■ What to produce
Restate, word for word, every line of the data.

■ Raw data
******************************
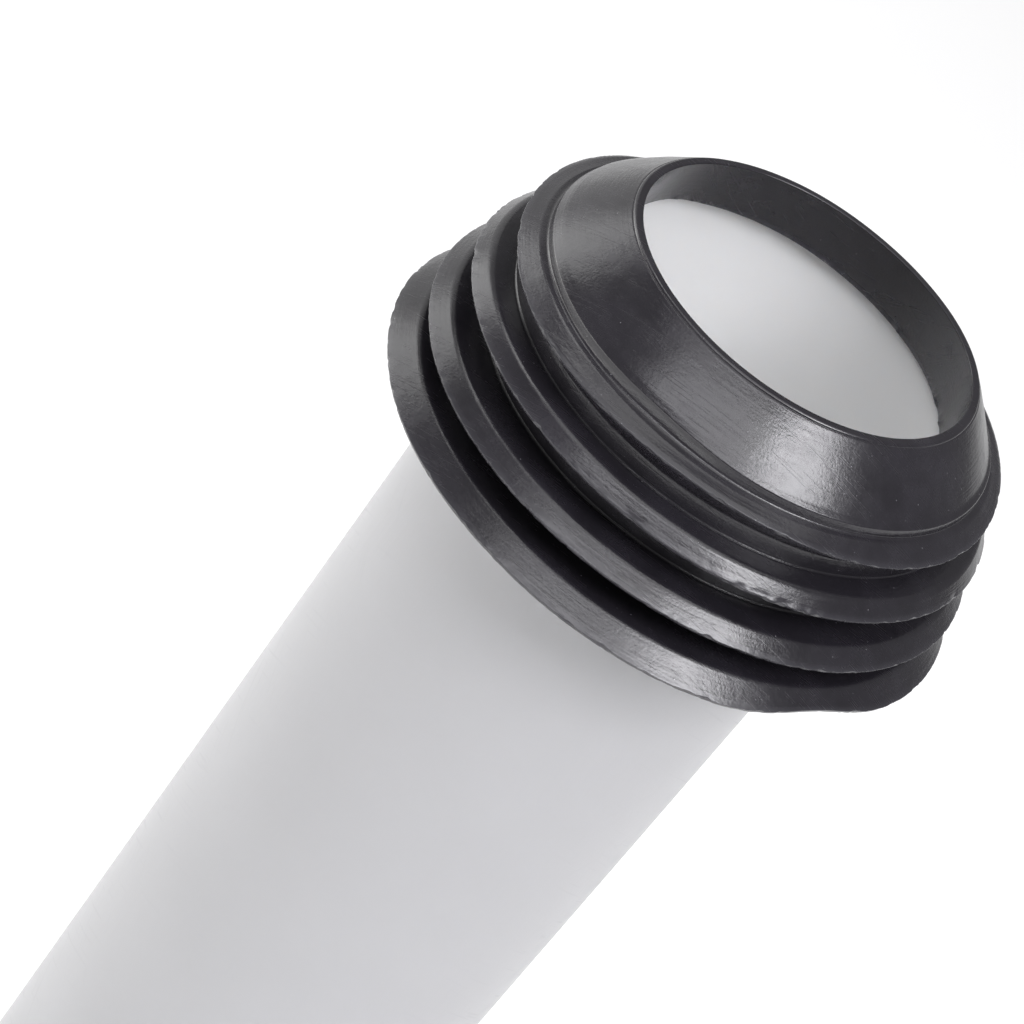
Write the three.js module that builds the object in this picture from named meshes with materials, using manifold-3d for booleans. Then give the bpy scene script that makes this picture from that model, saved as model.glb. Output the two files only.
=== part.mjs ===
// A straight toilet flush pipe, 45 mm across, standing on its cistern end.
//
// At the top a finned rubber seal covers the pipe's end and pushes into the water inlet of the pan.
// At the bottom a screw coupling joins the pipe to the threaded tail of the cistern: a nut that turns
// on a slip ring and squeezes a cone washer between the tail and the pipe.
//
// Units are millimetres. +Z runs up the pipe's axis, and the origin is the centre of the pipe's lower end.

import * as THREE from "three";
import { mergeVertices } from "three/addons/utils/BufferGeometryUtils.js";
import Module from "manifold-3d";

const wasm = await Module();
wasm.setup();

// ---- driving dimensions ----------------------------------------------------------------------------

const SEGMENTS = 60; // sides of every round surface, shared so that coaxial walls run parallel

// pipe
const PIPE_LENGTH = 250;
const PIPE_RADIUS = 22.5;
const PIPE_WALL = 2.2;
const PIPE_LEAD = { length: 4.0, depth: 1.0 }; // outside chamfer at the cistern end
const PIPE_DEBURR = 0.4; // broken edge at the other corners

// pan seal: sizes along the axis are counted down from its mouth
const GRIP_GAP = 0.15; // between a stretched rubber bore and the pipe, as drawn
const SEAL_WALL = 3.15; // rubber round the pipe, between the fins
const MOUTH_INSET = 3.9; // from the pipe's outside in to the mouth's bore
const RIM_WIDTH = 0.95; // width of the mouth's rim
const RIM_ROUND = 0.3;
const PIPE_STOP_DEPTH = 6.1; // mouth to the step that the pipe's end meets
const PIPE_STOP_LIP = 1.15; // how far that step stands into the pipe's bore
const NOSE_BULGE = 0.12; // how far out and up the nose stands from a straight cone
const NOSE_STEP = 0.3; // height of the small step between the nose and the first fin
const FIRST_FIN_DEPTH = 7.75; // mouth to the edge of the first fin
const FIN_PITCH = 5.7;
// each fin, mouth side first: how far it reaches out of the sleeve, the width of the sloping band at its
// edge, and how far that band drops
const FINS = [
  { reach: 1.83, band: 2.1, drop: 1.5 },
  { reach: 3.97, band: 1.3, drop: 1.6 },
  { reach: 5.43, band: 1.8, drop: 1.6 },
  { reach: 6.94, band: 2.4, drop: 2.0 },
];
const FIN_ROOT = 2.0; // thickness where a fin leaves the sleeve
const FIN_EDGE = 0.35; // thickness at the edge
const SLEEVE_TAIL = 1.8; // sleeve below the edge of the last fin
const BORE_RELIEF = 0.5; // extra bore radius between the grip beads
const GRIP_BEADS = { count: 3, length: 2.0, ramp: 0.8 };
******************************
■ Exercise answer
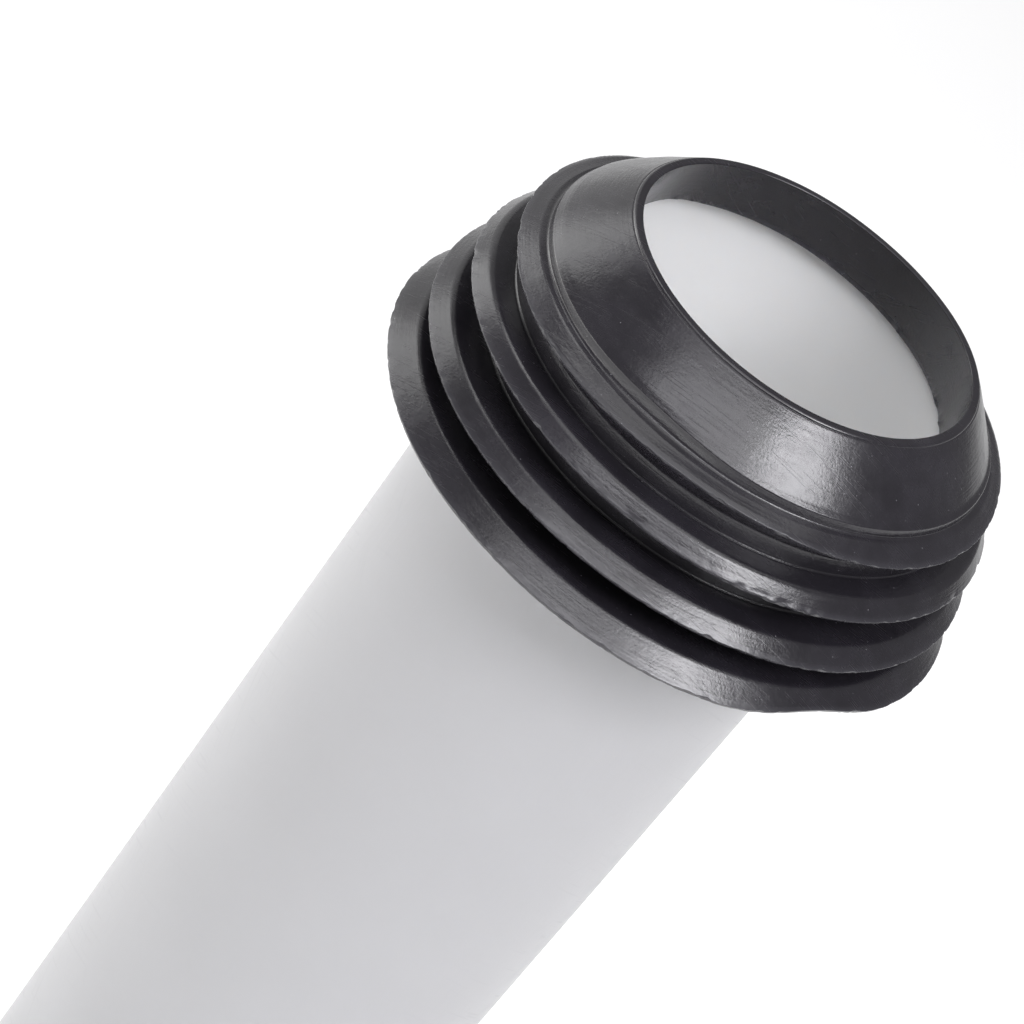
Write the three.js module that builds the object in this picture from named meshes with materials, using manifold-3d for booleans. Then give the bpy scene script that makes this picture from that model, saved as model.glb. Output the two files only.
=== part.mjs ===
// A straight toilet flush pipe, 45 mm across, standing on its cistern end.
//
// At the top a finned rubber seal covers the pipe's end and pushes into the water inlet of the pan.
// At the bottom a screw coupling joins the pipe to the threaded tail of the cistern: a nut that turns
// on a slip ring and squeezes a cone washer between the tail and the pipe.
//
// Units are millimetres. +Z runs up the pipe's axis, and the origin is the centre of the pipe's lower end.

import * as THREE from "three";
import { mergeVertices } from "three/addons/utils/BufferGeometryUtils.js";
import Module from "manifold-3d";

const wasm = await Module();
wasm.setup();

// ---- driving dimensions ----------------------------------------------------------------------------

const SEGMENTS = 60; // sides of every round surface, shared so that coaxial walls run parallel

// pipe
const PIPE_LENGTH = 250;
const PIPE_RADIUS = 22.5;
const PIPE_WALL = 2.2;
const PIPE_LEAD = { length: 4.0, depth: 1.0 }; // outside chamfer at the cistern end
const PIPE_DEBURR = 0.4; // broken edge at the other corners

// pan seal: sizes along the axis are counted down from its mouth
const GRIP_GAP = 0.15; // between a stretched rubber bore and the pipe, as drawn
const SEAL_WALL = 3.15; // rubber round the pipe, between the fins
const MOUTH_INSET = 3.9; // from the pipe's outside in to the mouth's bore
const RIM_WIDTH = 0.95; // width of the mouth's rim
const RIM_ROUND = 0.3;
const PIPE_STOP_DEPTH = 6.1; // mouth to the step that the pipe's end meets
const PIPE_STOP_LIP = 1.15; // how far that step stands into the pipe's bore
const NOSE_BULGE = 0.12; // how far out and up the nose stands from a straight cone
const NOSE_STEP = 0.3; // height of the small step between the nose and the first fin
const FIRST_FIN_DEPTH = 7.75; // mouth to the edge of the first fin
const FIN_PITCH = 5.7;
// each fin, mouth side first: how far it reaches out of the sleeve, the width of the sloping band at its
// edge, and how far that band drops
const FINS = [
  { reach: 1.83, band: 2.1, drop: 1.5 },
  { reach: 3.97, band: 1.3, drop: 1.6 },
  { reach: 5.43, band: 1.8, drop: 1.6 },
  { reach: 6.94, band: 2.4, drop: 2.0 },
];
const FIN_ROOT = 2.0; // thickness where a fin leaves the sleeve
const FIN_EDGE = 0.35; // thickness at the edge
const SLEEVE_TAIL = 1.8; // sleeve below the edge of the last fin
const BORE_RELIEF = 0.5; // extra bore radius between the grip beads
const GRIP_BEADS = { count: 3, length: 2.0, ramp: 0.8 };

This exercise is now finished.